Coleman’s remarks are striking for their register. They’re notably free of the defensiveness that often accompanies crisis PR; they’re also threaded with language—“grace,” “mercy,” “love”—that rarely makes it into sports pages, let alone police blotters. Whether one shares his conclusion about the arrest is almost beside the point. His real argument is that we shrink each other when we respond to human volatility with reflexive condemnation. It is a counter-narrative to the internet’s favorite sport: snap judgment.

None of this makes the alleged incident trivial. Domestic disputes, even when no lasting harm is done, are charged and serious. They deserve sober attention and due process, not memes. But the sprint from rumor to verdict has become our default gait. The video host’s sarcastic riff—“Don’t arrest the humans”—landed as a joke about the obvious (of course the law applies to everyone) but also as an accidental indictment of the way we talk about famous people. We celebrate their humanity when they win and revoke it when they err.

There’s a broader media lesson here. The ecosystem that now shapes celebrity coverage consists less of gatekeepers than of amplifiers. A half-sentence clipped from a live stream becomes the “take” of the day. A misunderstood aside morphs into motive. By the time clarifying details emerge—if they emerge at all—the narrative has hardened. The public can be forgiven for losing the plot; the plot keeps rewriting itself in real time.

When Coleman sketches a portrait of his teammate—falling, rehabbing, returning; living under scrutiny; pushing through—he’s insisting on a slower lens. That doesn’t absolve anyone of responsibility. It widens the shot to include context: the relentless training arcs, the churn of expectation, the sometimes invisible injuries that frame what the public only sees in competition or headlines. It also resists the gendered double standards that often cling to women in sport, where confidence is mistaken for arrogance and emotion is pathologized.

The juxtaposition with the week’s other flashpoints is instructive. The Oscars slap still functions as a cultural shorthand because it was televised spectacle. Kodak Black’s legal fights trend because legal documents generate a rhythm of filings, hearings, and quotes. Rap feuds thrive on receipts—screenshots, subtweets, the dopamine loop of deletion and re-post. Richardson’s situation, by contrast, is built on fewer on-the-record facts and more commentary. That makes it easier to project on and harder to parse. It also ups the moral stakes for anyone with a microphone, however modest: what you repeat can calcify into what people believe.

There’s also the often-ignored truth about the environments that produce greatness. Elite sport is a controlled burn. It demands single-mindedness that can crowd out the ordinary techniques people use to manage stress and relationships. That’s not an excuse; it’s a caution about the interpretive gap between spectators and participants. When Coleman speaks about transitioning training groups, finding a new routine after a decade, or watching a teammate “walk it off” only to spend weeks in rehab, he’s naming a reality that rarely appears in a headline. The rest of us mostly see the staggered blocks and the finish tape.
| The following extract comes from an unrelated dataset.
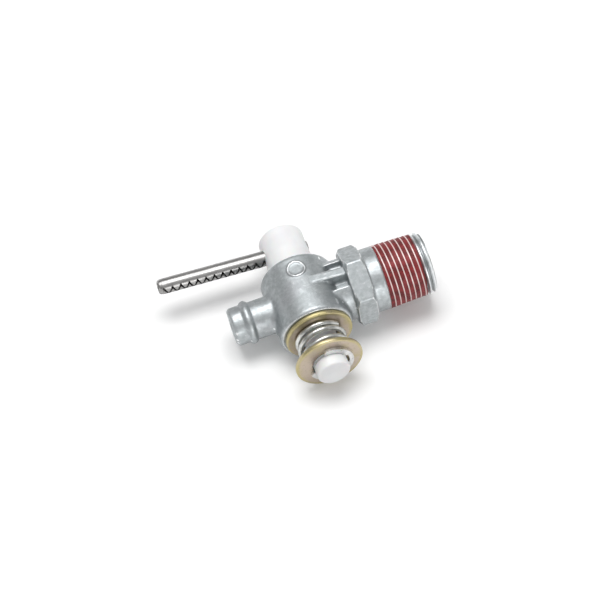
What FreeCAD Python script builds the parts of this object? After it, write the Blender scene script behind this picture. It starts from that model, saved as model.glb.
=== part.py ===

What should we ask of public figures navigating personal turbulence? First, due process: let facts breathe. Second, proportion: keep the same energy for context as we do for clicks. Third, consistency: if we say athletes are models for resilience, we should not withdraw that courtesy when resilience gets messy. And finally, responsibility: teammates, commentators, and audiences alike can refuse the easy binary that says someone is either a hero or a villain by sundown.

The internet makes such refusals hard. Outrage is better for business than patience. But Coleman’s response offers a practical alternative. It acknowledges hurt without weaponizing it, and it extends solidarity without denying accountability. His language—faith-inflected, teammate-specific, grounded in lived proximity—won’t satisfy those who want a definitive verdict now. That’s precisely why it’s valuable. It argues for a moral tempo that our feeds rarely permit.

As this week’s carousel of stories spins—old controversies revived, new lawsuits filed, rivalries refreshed—the Richardson episode tests whether we can hold two thoughts at once: that alleged misconduct deserves scrutiny and that the humans at the center of our dramas are not raw material for our entertainment. The difference between a pile-on and a reckoning is the willingness to wait for clarity and to speak about people with the same care we would want for ourselves.

In other words, to borrow Coleman’s frame, extend grace. Not as a shield against consequences, but as an admission that none of us, famous or otherwise, runs only on the best parts of ourselves. The starting gun always sounds fast. The finish—a fair, proportionate understanding—should take as long as it needs.